Farrell narrates the show which gives it an old-school detective show kind of feel. The plot involves the family working against him, a crime family, the murder of a young woman, and a former rock star (Ryan). The story is complicated and wild. The filming is fantastic, switching back and forth between multiple conversations about the same topic at the same time and small clips of old movies that have some relevance to the scene. I wish this show was bingeable like Ripley.

Verdict: Watch.

Beacon 23 (MGM +)

Very quickly, Beacon 23 has returned for season 2. You cannot watch season 2 without watching season 1.

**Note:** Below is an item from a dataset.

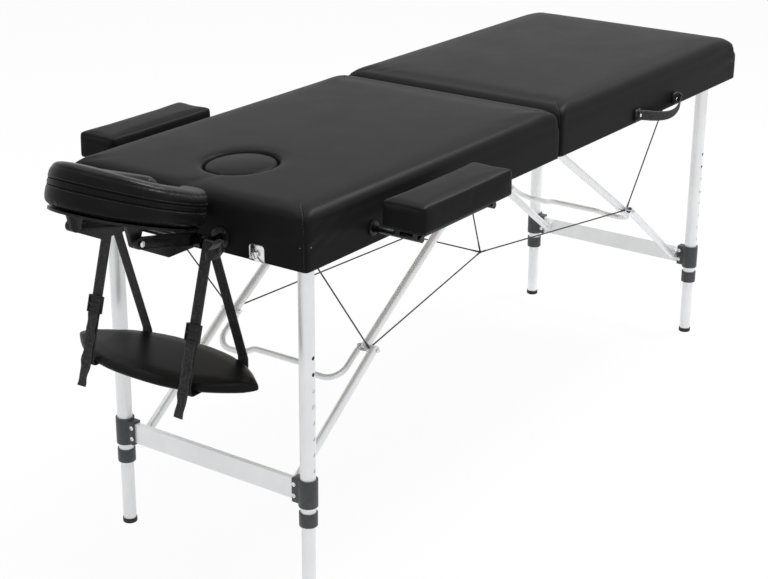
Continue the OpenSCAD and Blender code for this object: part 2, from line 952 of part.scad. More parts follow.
// The bow joins the two knees: flat lugs, two corners and a raised middle
lug_t = 3.5;
bow_corner = 40;
bow_dip_turn = 38;
bow_dip_r = 24;
bow_slope_l = 12;
bow_y = upper_y - brace_r - hinge_gap / 2 - lug_t / 2;
bow_leg = bow_reach - bow_corner;
bow_shoulder = 26;
bow_dip_y = 2 * bow_dip_r * sin(bow_dip_turn) + bow_slope_l * cos(bow_dip_turn);
bow_middle = bow_y - bow_corner - bow_shoulder - bow_dip_y;

module bow(side) {
    color("#d8d9db") half(side) translate([knee[0], 0, knee[1]])
        rotate([0, -atan2(knee[1] - upper_pivot[1], knee[0] - upper_pivot[0]), 0]) both_sides() {
            translate([bow_d, bow_y, 0]) bent_rod(bow_d / 2, [
                [bow_leg - bow_d, bow_corner, -90],
                [bow_shoulder, bow_dip_r, -bow_dip_turn],
                [bow_slope_l, bow_dip_r, bow_dip_turn],
                [bow_middle, 0, 0]]);
            difference() {
                plate_y(bow_y - lug_t / 2, bow_y + lug_t / 2)
                    slot_plan([0, 0], [bow_d + bow_d / 2, 0], bow_d / 2);
                rod_y(bolt_r + run_gap, 0, 2 * bow_y);
            }
        }
}

module head_bow() {
    bow(-1);
}

module foot_bow() {
    bow(1);
}

// The knee bolt in its two halves: head and upper tube, then lower tube and nut
knee_gap = brace_step - brace_d;
nut_r = bolt_r + bolt_head_t / 2;

module knee_bolts(side) {
    color("silver") half(side) both_sides() translate([knee[0], 0, knee[1]]) {
        y1 = bow_y - lug_t / 2;
        rod_y(bolt_r, y1, upper_y + brace_r + knee_gap / 2 - part_gap / 4);
        rod_y(nut_r, y1 - bolt_head_t, y1);
    }
}

module knee_nuts(side) {
    color("silver") half(side) both_sides() translate([knee[0], 0, knee[1]]) {
        y2 = lower_y + brace_r;
        rod_y(bolt_r, lower_y - brace_r - knee_gap / 2 + part_gap / 4, y2 + bolt_head_t);
        translate([0, y2, 0]) rotate([-90, 0, 0]) cylinder(r = nut_r, h = bolt_head_t, $fn = 6);
    }
}

module head_knee_bolts() {
    knee_bolts(-1);
}

module foot_knee_bolts() {
    knee_bolts(1);
}

module head_knee_nuts() {
    knee_nuts(-1);
}

module foot_knee_nuts() {
    knee_nuts(1);
}

// Steel cables: from each knee to the panel beside the leg and to the middle of the net

cable_r = cable_d / 2;
ferrule_wall = 1.4;
ferrule_r = cable_r + ferrule_wall;
ferrule_l = 26;
eye_l = 24;
screw_eye_l = 14;
net_y = 100;
net_z = 446;
root_y = 45;
cable_y = (upper_y + lower_y) / 2;
cable_end_in = 26;
cable_end_x = leg_x - cable_end_in;

// A cable from the eye at a knee to a fixing: the flat eye on the bolt, the cable and its sleeves
module knee_cable(p, y, q) {
    half_t = (knee_gap - part_gap) / 2;
    flat = [q[0] - p[0], q[2] - p[1]];
    start = p + eye_l * flat / norm(flat);
    from = [start[0], y, start[1]];
    d = (q - from) / norm(q - from);
    plate_y(y - half_t, y + half_t) difference() {
        slot_plan(p, start, bolt_r + cable_d);
        translate(p) circle(bolt_r + slide_gap);
    }
    rod_between(from, q, cable_r);
    rod_between(from, from + ferrule_l * d, ferrule_r);
    rod_between(q - (eye_l + ferrule_l) * d, q - eye_l * d, ferrule_r);
}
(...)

Season 2 kicks off literally minutes after season 1 has ended. Astrid is dead and the revolutionaries want to enter the artifact and Halan is the only one who can do it. Whereas season 1 was kind of a setup and introduced us to the characters and the situation, season 2 looks like we will start to get answers about what the artifact is and what the show is really about.

Beacon 23 is hard-core science fiction and season 1 was great. Season 2's premiere started a little slow but started to really pick up at the end. Right now, I have high hopes.

Verdict: Watch.

Recent and Current Releases to Continue Watching

  • The Feud: Capote vs. The Swans (Hulu). All episodes streaming.
  • Halo (Paramount+). All Episodes streaming.
  • Formula 1: Drive To Survive (Netflix). You don't have to like the sport to like the show.
  • The Tourist (Netflix). All episodes streaming.
  • The Gentlemen (Netflix). All episodes streaming.
  • The Regime (MAX). The Chancellor is overthrown.
  • Shogun (Hulu). All out war has to start soon.
  • Invincible (Amazon Prime Video).
  • Girls on the Bus (MAX). The political part of this show is great but could do without the extraneous storylines like somebody's wedding.
  • 3 Body Problem (Netflix). All episodes streaming.
  • Ark (Paramount+). All episodes streaming.
  • Manhunt (Apple TV+). It is really hard to find people when there is no Internet.
  • Constellation (Apple TV+). All episodes streaming.